### Set task
Produce the listing below again, exactly as shown.
** Start of Data extract **
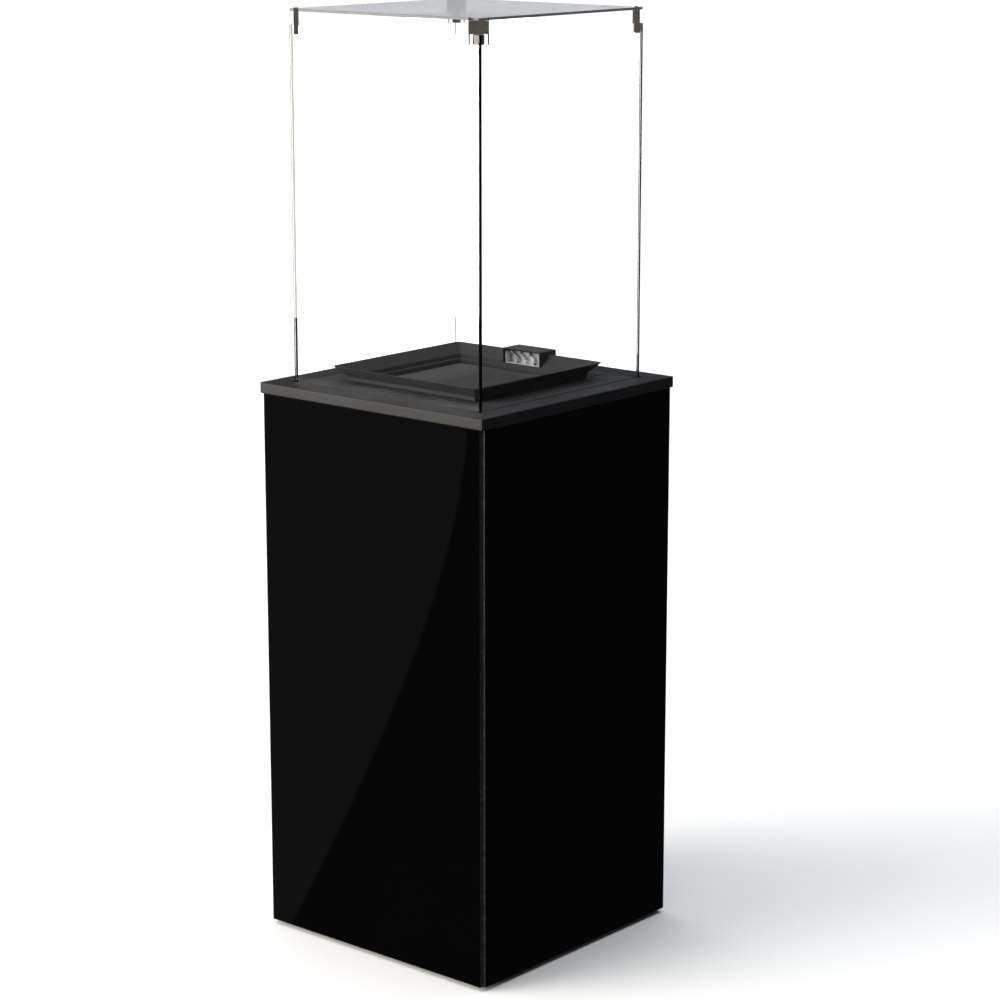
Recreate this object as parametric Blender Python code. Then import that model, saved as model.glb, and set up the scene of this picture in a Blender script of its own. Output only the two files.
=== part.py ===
"""Outdoor gas heater with a glass flame chamber.

A square cabinet for a gas cylinder stands on four rubber feet. It is clad in black glass, its rear
face is a hinged door, and a powder-coated lid closes it. On the lid stand four glass panes, with four
steel brackets on their top corners that carry a glass cover. Between the panes lie a slotted deck, a
square burner tray and a small hood over the pilot. Gas valve, control box and pipes hang on a shelf
under the tray.

Metres, +Z up, origin on the floor under the middle. The front faces -Y and the door faces +Y.
"""

import itertools
import math

import bmesh
import bpy
from mathutils import Matrix, Vector

# Clearance between pieces that touch, and how far a cutting shape runs past the faces that it opens
GAP = 0.0003
OVERCUT = 0.001
LONG_OVERCUT = 0.010

# Cabinet and lid
LID_SIDE = 0.476
LID_TOP = 0.926
LID_DROP = 0.018
LID_SHEET = 0.002
LID_BORDER = 0.0397
LID_RETURN = 0.009
FOOT_HEIGHT = 0.008
FOOT_RADIUS = 0.022
FOOT_STEM_RADIUS = 0.008
FOOT_CHAMFER = 0.002
FOOT_INSET = 0.043
CLADDING_INSET = 0.0015
CLADDING_GLASS = 0.004
CORNER_NOTCH = 0.0055
BACKING_SHEET = 0.0009
POST_SHEET = 0.002
POST_LEG = 0.041
BASE_DEPTH = 0.020
BASE_SHEET = 0.002
RAIL_SHEET = 0.002
RAIL_DROP = 0.032
RAIL_SEAT = 0.002

# Door
DOOR_PAN_DEPTH = 0.018
DOOR_PAN_SHEET = 0.0012
DOOR_PAN_MARGIN = 0.004
DOOR_PAN_PLAY = (0.002, 0.003)
DOOR_GLASS_PLAY = 0.0015
DOOR_STOP_OVERLAP = 0.030
HINGE_LENGTH = 0.060
HINGE_LOW = 0.110
HINGE_TOP_MARGIN = 0.105
HINGE_KNUCKLE_RADIUS = 0.0023
HINGE_BORE_RADIUS = 0.0014
HINGE_PIN_RADIUS = 0.0011
HINGE_LEAF = 0.0012
HINGE_JOGGLE = 0.0009
HINGE_LEAF_INSET = 0.001
LOCK_HEIGHT = 0.500
LOCK_INSET = 0.045
LOCK_BARREL_RADIUS = 0.008
LOCK_FACE_LIP = 0.003
LOCK_BORE_RADIUS = 0.0063
LOCK_PLUG_RADIUS = 0.006
LOCK_CAM = (0.012, 0.002, 0.032)
LOCK_CAM_PLAY = 0.0025
LOCK_SPACER = 0.003
LOCK_NUT_WALL = 0.003
LOCK_NUT_LENGTH = 0.005
KEY_SLOT = (0.0016, 0.002, 0.007)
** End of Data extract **
### Correct result
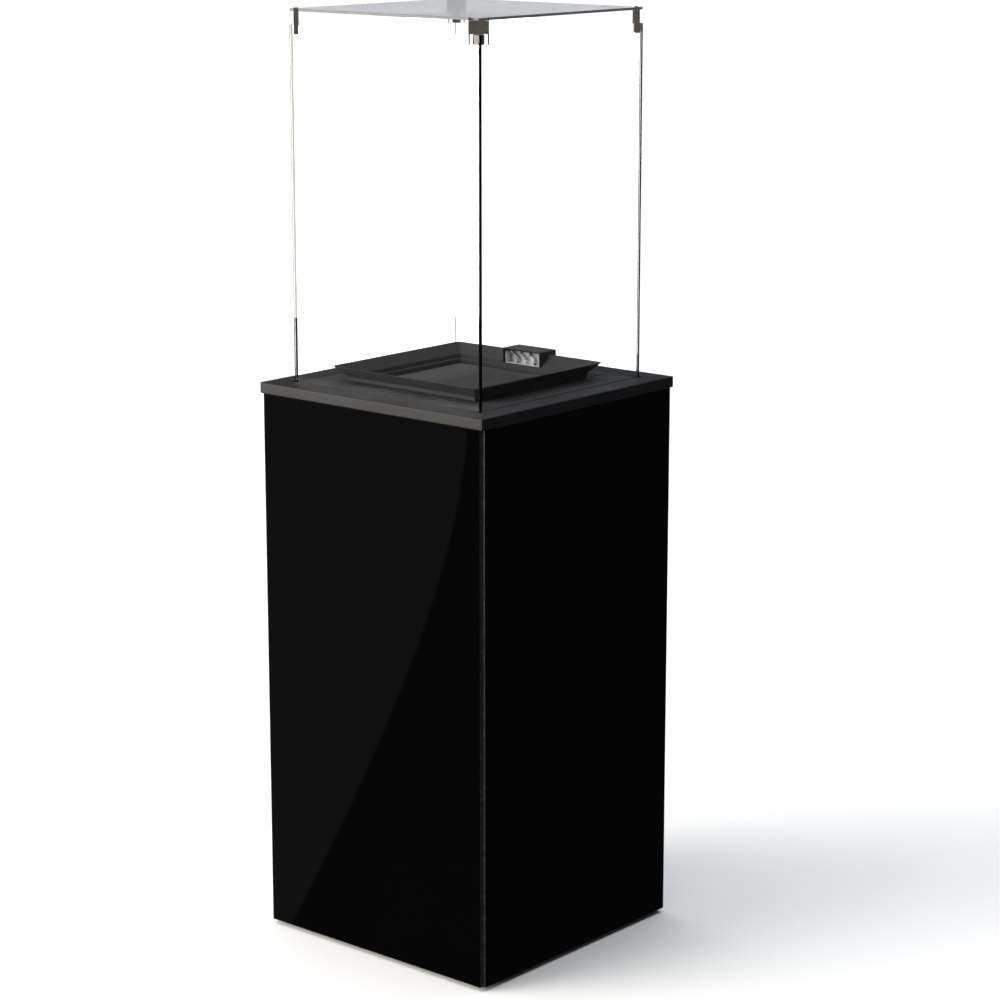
Recreate this object as parametric Blender Python code. Then import that model, saved as model.glb, and set up the scene of this picture in a Blender script of its own. Output only the two files.
=== part.py ===
"""Outdoor gas heater with a glass flame chamber.

A square cabinet for a gas cylinder stands on four rubber feet. It is clad in black glass, its rear
face is a hinged door, and a powder-coated lid closes it. On the lid stand four glass panes, with four
steel brackets on their top corners that carry a glass cover. Between the panes lie a slotted deck, a
square burner tray and a small hood over the pilot. Gas valve, control box and pipes hang on a shelf
under the tray.

Metres, +Z up, origin on the floor under the middle. The front faces -Y and the door faces +Y.
"""

import itertools
import math

import bmesh
import bpy
from mathutils import Matrix, Vector

# Clearance between pieces that touch, and how far a cutting shape runs past the faces that it opens
GAP = 0.0003
OVERCUT = 0.001
LONG_OVERCUT = 0.010

# Cabinet and lid
LID_SIDE = 0.476
LID_TOP = 0.926
LID_DROP = 0.018
LID_SHEET = 0.002
LID_BORDER = 0.0397
LID_RETURN = 0.009
FOOT_HEIGHT = 0.008
FOOT_RADIUS = 0.022
FOOT_STEM_RADIUS = 0.008
FOOT_CHAMFER = 0.002
FOOT_INSET = 0.043
CLADDING_INSET = 0.0015
CLADDING_GLASS = 0.004
CORNER_NOTCH = 0.0055
BACKING_SHEET = 0.0009
POST_SHEET = 0.002
POST_LEG = 0.041
BASE_DEPTH = 0.020
BASE_SHEET = 0.002
RAIL_SHEET = 0.002
RAIL_DROP = 0.032
RAIL_SEAT = 0.002

# Door
DOOR_PAN_DEPTH = 0.018
DOOR_PAN_SHEET = 0.0012
DOOR_PAN_MARGIN = 0.004
DOOR_PAN_PLAY = (0.002, 0.003)
DOOR_GLASS_PLAY = 0.0015
DOOR_STOP_OVERLAP = 0.030
HINGE_LENGTH = 0.060
HINGE_LOW = 0.110
HINGE_TOP_MARGIN = 0.105
HINGE_KNUCKLE_RADIUS = 0.0023
HINGE_BORE_RADIUS = 0.0014
HINGE_PIN_RADIUS = 0.0011
HINGE_LEAF = 0.0012
HINGE_JOGGLE = 0.0009
HINGE_LEAF_INSET = 0.001
LOCK_HEIGHT = 0.500
LOCK_INSET = 0.045
LOCK_BARREL_RADIUS = 0.008
LOCK_FACE_LIP = 0.003
LOCK_BORE_RADIUS = 0.0063
LOCK_PLUG_RADIUS = 0.006
LOCK_CAM = (0.012, 0.002, 0.032)
LOCK_CAM_PLAY = 0.0025
LOCK_SPACER = 0.003
LOCK_NUT_WALL = 0.003
LOCK_NUT_LENGTH = 0.005
KEY_SLOT = (0.0016, 0.002, 0.007)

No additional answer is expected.